The erosion of confidence and its potential to feed back and undermine economic growth is the main target of the latest cash rate cut, and while the Reserve did not say outright yesterday that it had more room to cut the cash rate, it does: in that respect Australia is almost uniquely placed. Official short-term interest rates in the United States and Japan are already at zero per cent, effectively. They are sitting at 1 per cent in Europe, and as bad as Europe’s situation is, the European Central Bank is not expected to cut its key rate when it meets later today because it wants to preserve what little firepower it has left.

Northern-hemisphere governments, meanwhile, are so loaded with debt that the debate about whether austerity programs should be replaced by growth programs is surreal – they have very little borrowing power left.

Here there is plenty of latent borrowing power, despite the opposition’s bleatings about the size of the debt load. Treasurer Wayne Swan is sticking to the May budget’s target of a surplus in 2012-13, but he could push the target out by a year and deliver additional fiscal stimulus without endangering Australia’s triple-A credit rating.

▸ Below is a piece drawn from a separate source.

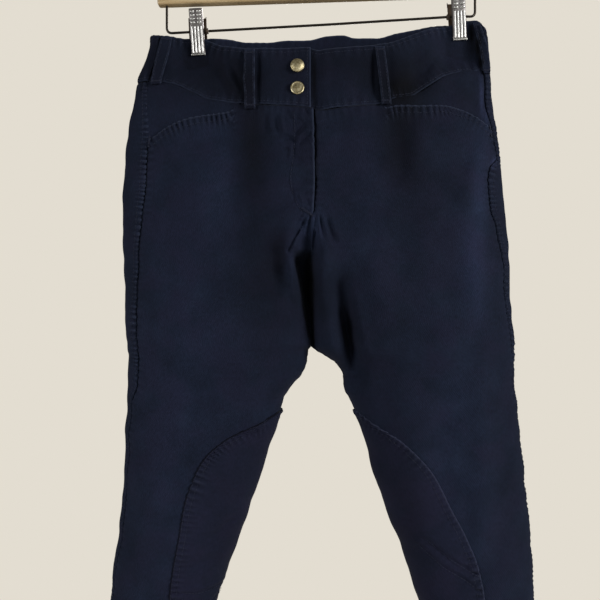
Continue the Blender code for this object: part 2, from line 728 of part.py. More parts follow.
def clip(side, materials, collection, cutters):
    """Two pressed jaws that pivot on the wire, with a sleeve that keeps them in place."""
    carrier = bpy.data.objects.new(f"clip_{side}", None)
    collection.objects.link(carrier)
    place = Vector((CLIP_X[side] - 0.4, 0.0, CLIP_WIRE_HEIGHT[side])) * MM
    carrier.matrix_world = Matrix.Translation(place) @ Matrix.Rotation(-CLIP_TILT, 4, "Y")
    jaw = [
        (-9.6, 21.0), (-7.0, 0.0), (-4.3, -28.5), (-3.3, -28.5), (-3.6, -7.2),
        (2.8, -2.6), (2.8, 3.5), (-7.6, 21.0),
    ]
    channel = [
        (-8.8, 24.0), (-6.1, 0.0), (-3.35, -31.0), (9.0, -31.0), (9.0, 24.0),
    ]
    hole = spring_hole(f"cut_hole_{side}", cutters)
    hole.parent = carrier
    for face, width in (("front", FRONT_JAW_WIDTH), ("back", BACK_JAW_WIDTH)):
        way = 1.0 if face == "front" else -1.0
        outline = [(depth * way, height) for depth, height in jaw]
        hollow = [(depth * way, height) for depth, height in channel]
        piece = side_profile(outline, width, collection, f"clip_{face}_jaw_{side}")
        piece.data.materials.append(materials["chrome"])
        inside = width - 2 * JAW_SHEET
        cutter = as_cutter(side_profile(hollow, inside, cutters, f"cut_{face}_{side}"))
        for thing in (piece, cutter):
            thing.parent = carrier
        cut_with(piece, cutter)
        cut_with(piece, hole)
    inwards = 1.0 if side == "right" else -1.0
    mesh = bmesh.new()
    bmesh.ops.create_cone(
        mesh, cap_ends=True, segments=20, radius1=3.4 * MM, radius2=3.4 * MM, depth=3.0 * MM,
        matrix=Matrix.Translation((inwards * 10.2 * MM, 0.0, 0.0)) @ Matrix.Rotation(math.pi / 2, 4, "Y"),
    )
    sleeve = add_mesh(f"clip_sleeve_{side}", mesh, materials["sleeve"], collection)
    sleeve.parent = carrier
    cut_with(sleeve, hole)


def build():
    clear_scene()
    collection = new_collection("riding_breeches")
    cutters = new_collection("cutters")
    cutters.hide_render = True
    navy = finish("navy_stretch_twill", (0.010, 0.013, 0.030), 0.85)
    patch = finish("navy_knee_patch", (0.011, 0.012, 0.026), 0.9)
    brass = finish("antique_brass", (0.35, 0.24, 0.10), 0.35, 1.0)
    hard = {
        "wood": finish("lacquered_beech", (0.72, 0.53, 0.30), 0.45),
        "chrome": finish("chromed_steel", (0.55, 0.55, 0.56), 0.2, 1.0),
        "sleeve": finish("brown_vinyl_sleeve", (0.10, 0.05, 0.03), 0.5),
    }
    for side in ("right", "left"):
        leg_panel(side, "front", navy, collection)
        leg_panel(side, "back", navy, collection)
        pocket_facing(side, navy, collection)
        waistband_front(side, navy, collection)
        knee_patch(side, patch, collection)
        clip(side, hard, collection, cutters)
    waistband_back(navy, collection)
    fly_shield(navy, collection)
    belt_loops(navy, collection)
    for name, height in SNAP_HEIGHTS.items():
        snap_cap(f"snap_cap_{name}", height, name == "lower", brass, collection)
    hanger(hard, collection)
    bpy.context.view_layer.update()


build()
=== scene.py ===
"""Riding breeches on a clip hanger: the looks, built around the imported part.

Right and left are the wearer's: the right leg is at -X, and the front faces -Y. The cloth is
worked out in millimetres from the same sections, edges and folds as the solids, on finer grids,
and turned to metres where a mesh is made.
"""

import math
from contextlib import contextmanager

import bmesh
import bpy
import numpy as np
from mathutils import Matrix, Vector


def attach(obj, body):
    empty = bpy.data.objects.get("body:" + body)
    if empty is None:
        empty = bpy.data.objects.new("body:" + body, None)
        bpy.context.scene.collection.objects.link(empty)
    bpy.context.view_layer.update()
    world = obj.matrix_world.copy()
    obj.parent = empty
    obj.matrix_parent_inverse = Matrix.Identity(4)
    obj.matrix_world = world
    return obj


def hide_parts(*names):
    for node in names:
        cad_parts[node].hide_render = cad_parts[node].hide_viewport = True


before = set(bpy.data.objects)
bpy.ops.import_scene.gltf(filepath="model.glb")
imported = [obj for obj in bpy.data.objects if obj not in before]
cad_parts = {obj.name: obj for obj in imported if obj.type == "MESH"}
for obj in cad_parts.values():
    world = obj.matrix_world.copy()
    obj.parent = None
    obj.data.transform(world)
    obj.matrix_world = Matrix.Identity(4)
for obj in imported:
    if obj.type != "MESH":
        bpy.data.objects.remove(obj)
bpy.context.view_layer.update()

MM = 0.001

# Cloth walls and the room between layers
PANEL_WALL = 1.6
BAND_WALL = 2.2
PATCH_WALL = 1.1
FACING_WALL = 1.2
LOOP_WALL = 1.5
LAYER_GAP = 0.4
SEAM_CLOSE = 0.4

# The fly: how far the right front laps over, how far it stands out and how far the left one sinks
FLY_LAP = 1.6
FLY_LIFT = 0.5
FLY_DROP = 2.5

# Heights that divide the garment
FLY_END = -315.0
SEAT_FOLD = -375.0
CROTCH = -449.6
HEM = -1130.0

# How the section closes round below the start of a leg: 1 is evenly, less is sooner
CLOSES_ROUND = 0.8

# Rounds in which the columns of a grid settle on their edges
SETTLING_ROUNDS = 10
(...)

Today’s national accounts should confirm that while Australia is still a two-speed economy, with strong growth in Western Australia and Queensland and much weaker growth in Victoria and New South Wales, its overall rate of expansion is 3 per cent-plus a year, not far from the long-term trend.

Growth needs a boost in the east, and yesterday’s rate cut helps, but as the Reserve noted in its statement yesterday, bank lending rates are already slightly below the long-term average.

They will fall again now, although the big banks are unlikely to pass on the full quarter of a percentage point cut. Their borrowing costs are rising again as fear about Europe intensifies, and the battle they are waging for customer deposits that they must build in order to meet tough post-crisis funding ratios is also keeping the price of deposit funding relatively high. The Reserve had cut its cash rate by 1 percentage point in three steps ahead of yesterday’s meeting, and deposit rates had only fallen by about half as much.

Australia is nevertheless still growing, still on an income drip-feed from a commodity demand boom that has slowed but not died, and almost uniquely placed among the developed industrial nations to respond to any further weakening in either the domestic or global economy.

Of the OECD group of nations, only Canada is in a comparable position. We are still a lucky country.